Introduction of a new product or technology
When new products, technologies, or services are about to be introduced into the market, more than customers’ preferences must be considered. The new product or technology will compete with existing ones, and other players’ reactions must be taken into account: Will competitors attempt to respond by lowering prices and sacrificing margins? How can we mitigate this risk and find a good positioning? Can we address a specific segment to keep competitive reactions to a minimum? Will other players block the innovation, or are there key groups (customers or other stakeholders) whose early adoption is key? The where’s, when’s, and how’s of an introduction are often critical due to competitors’ and other players’ reactions and should thus be considered thoroughly. Typically, there will be no second chance.
Straint’s approach to analyzing strategic interactions helps executives make the best fact-based decisions, taking upside potential and downside risk into account.
Selected cases: Introduction of a new product or technology
Growth strategy for an innovative drug
Portfolio/repositioning strategy for a drug at the end of its product lifecycle
In a large but saturated segment with many similar drugs/treatments (prescription), a competitor launched a new drug that was expected to quickly gain a great deal of market share. As a consequence, our client’s well-established, high-volume product in the second half of its lifecycle was seriously challenged. At the same time, their new product did not receive the approval of additional benefits from the authorities.
During the project, we helped our client develop a value-maximizing repositioning and partial pullback strategy by focusing our attention on specific patients.
New product positioning, marketing, and introduction
Defining a future strategy, positioning, and product specification for a vehicle's new value-added service
Market introduction of a revolutionary process innovation
Our client had developed a significant technological improvement, with substantial improvements for a major product in a largely saturated B2B market. In spite of the benefits to consumers, our client’s customer, possessing a high market power, wanted to block the innovation to reduce future dependency on their supplier (our client).

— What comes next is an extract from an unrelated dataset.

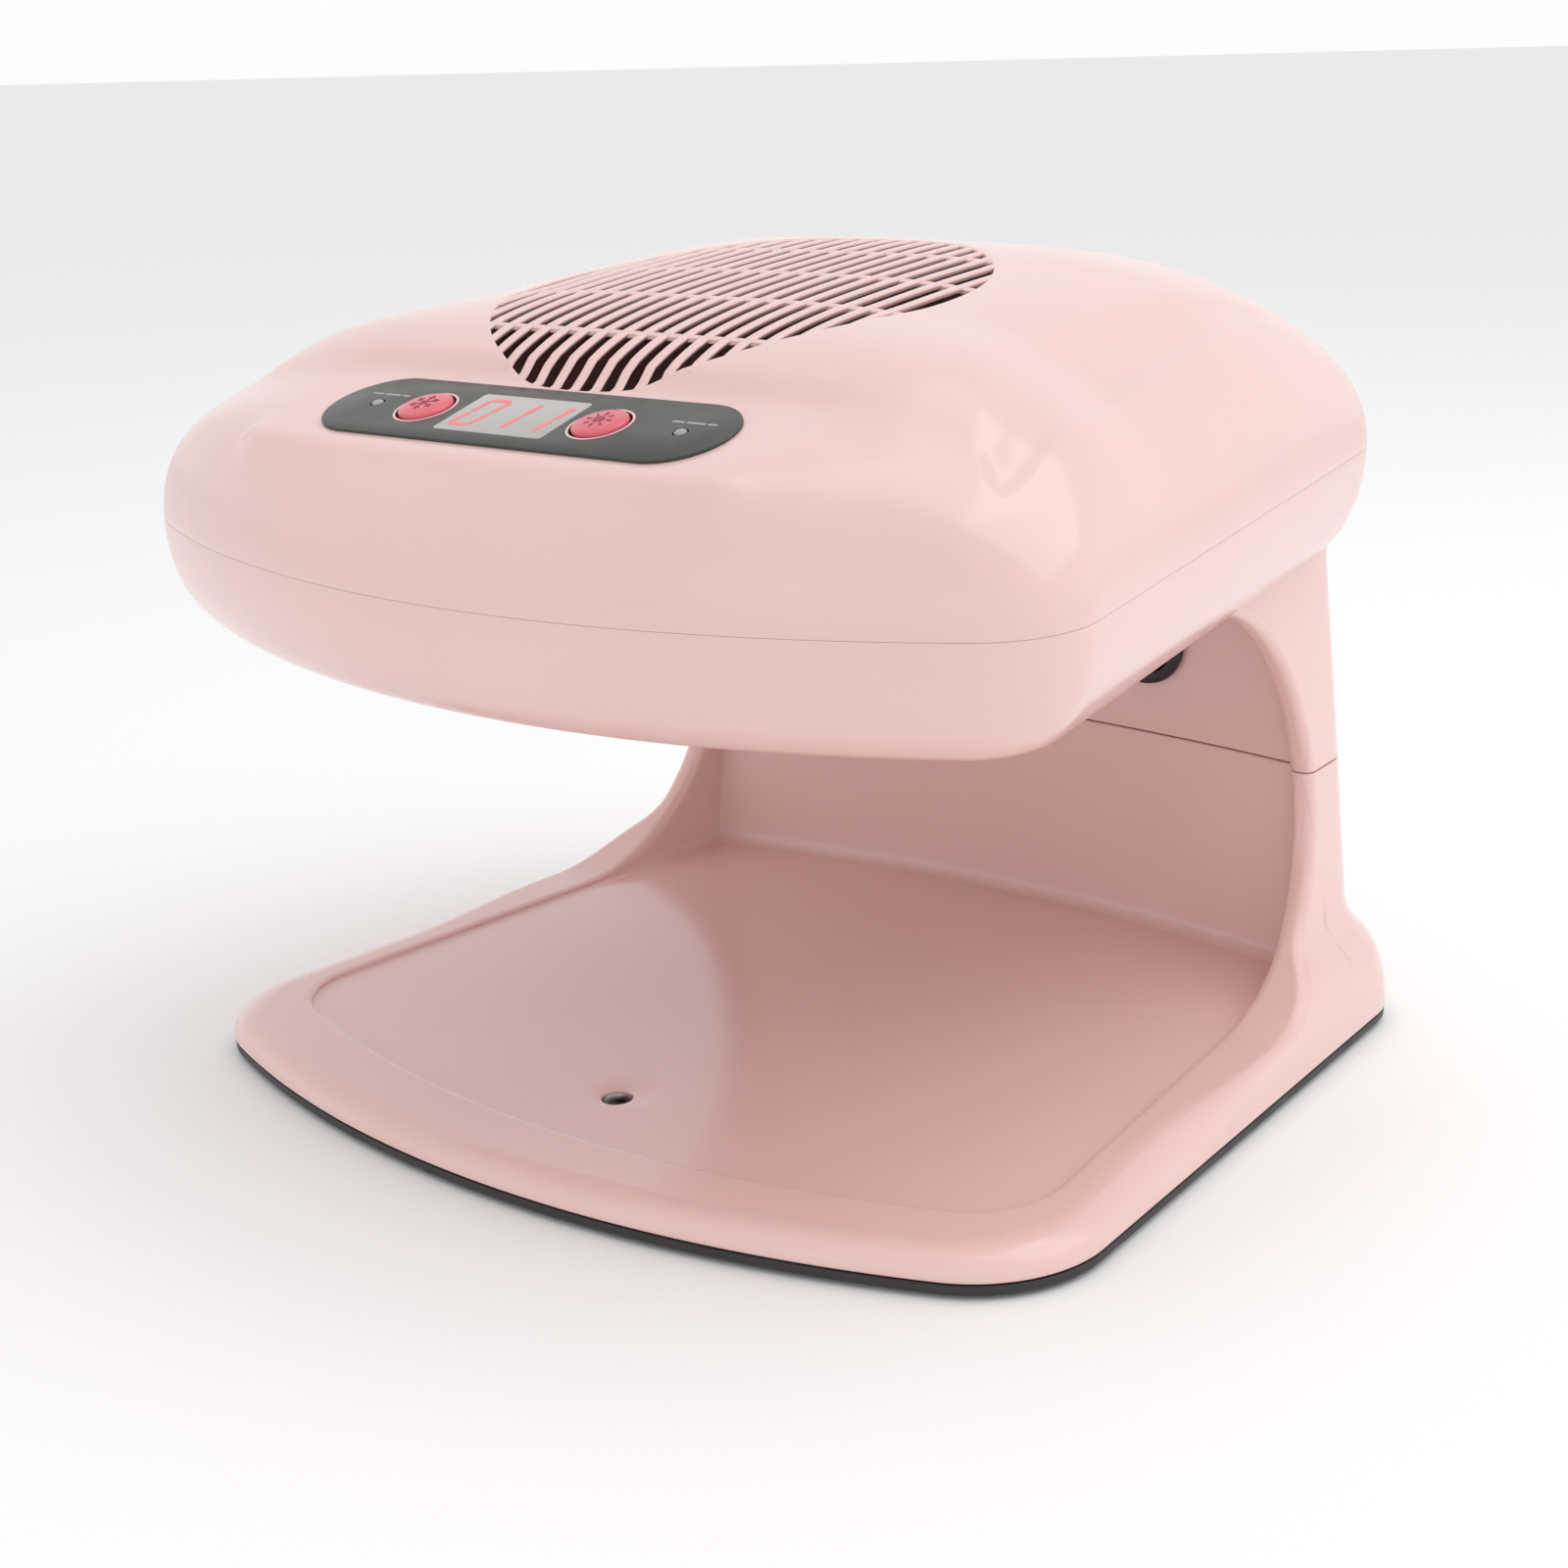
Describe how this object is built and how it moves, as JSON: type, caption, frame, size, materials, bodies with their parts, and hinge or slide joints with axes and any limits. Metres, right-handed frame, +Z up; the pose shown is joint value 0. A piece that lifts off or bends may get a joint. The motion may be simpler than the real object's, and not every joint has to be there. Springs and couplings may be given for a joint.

We helped the client develop a strategy to create consumer pull by using smaller customers to break through this barrier. At the same time, the question was whether to substitute the predecessor technology, in which large investments had been made, in a revolutionary way or to replace old technology with new technology in an evolutionary manner, taking into account the possible and likely reactions on the part of customers and competitors.
Backward integration by entering a market with a new production technology
After developing a new production technology based on various types of and needs for raw materials, we were asked to evaluate the “if’s” and ”how’s” of market introduction. These were heavily dependent on competitor reactions, as well as on the availability and prices of the specific raw materials. For various resource scenarios, we analyzed the action-reaction patterns of suppliers to determine the best way of introducing the technology.